Dr mont. Bastian Küppers, also a researcher in the NEW-MINE project, adds: “The continuous mechanical treatment of the landfill is extremely challenging, as the high water content leads to blockages in the process chain and reduces the performance of plant and machinery. This is especially true for fine fractions.”
However, according to Sigmund, the STADLER Ballistic Separator has overcome all the challenges, showing that it can perform in these difficult conditions and confirming the feasibility of the project: “The high moisture value of the material was very challenging because the input was composed of pieces of rock and lumps of earth of up to 100 kg,” he says.
Christian Nordmann, Deputy Head of Research and Development at STADLER, who worked actively on the tests in Belgium, adds: “The machine is very robust due to the two drives and central lubrication during operation. Also, the bearings are very well sealed, so the machine can operate outdoors. This enables the STT6000 to deal with the challenges found in the excavated landfill material, such as high moisture, dust and impact. In the tests we were able to model the material separation, including mass distributions and material parameters of the derived fractions.”

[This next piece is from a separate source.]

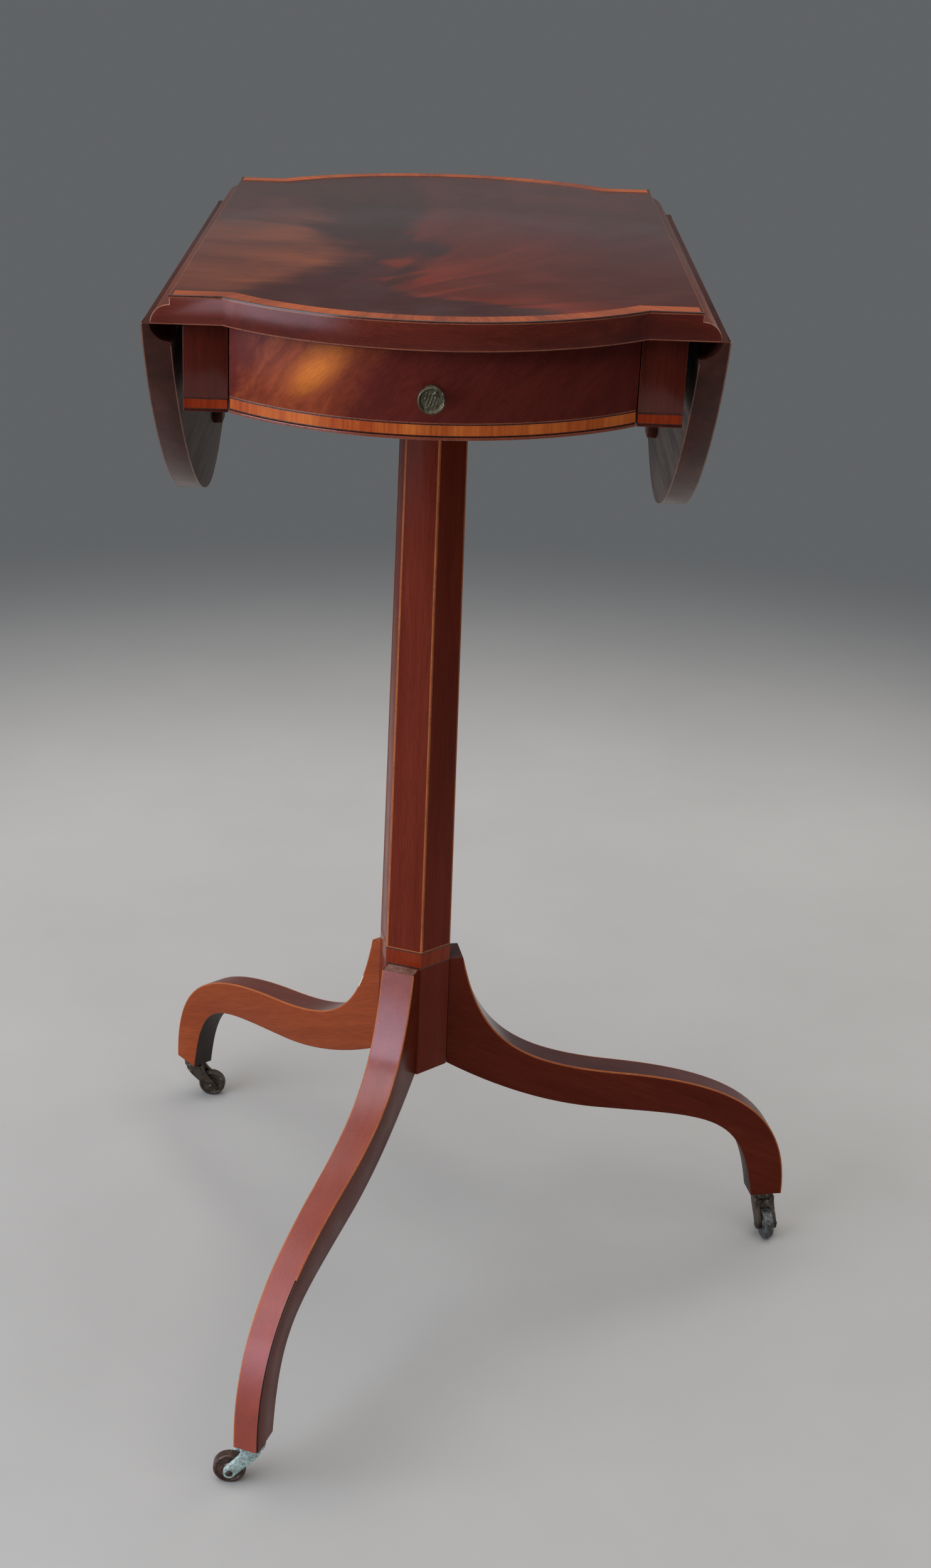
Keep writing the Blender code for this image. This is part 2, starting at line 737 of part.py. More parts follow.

“The tests showed that a new approach of starting a recycling process with a separation in three fractions is possible. This saves wear and energy compared to standard processes with a shredder/screen combination,” concludes Ulrich Sigmund. “It doesn’t pay for itself from a commercial standpoint, it depends how much you prize the environmental benefits, and of course land reclamation. If you have a landfill close to a megacity, where the land prices are very high, that could make a business case.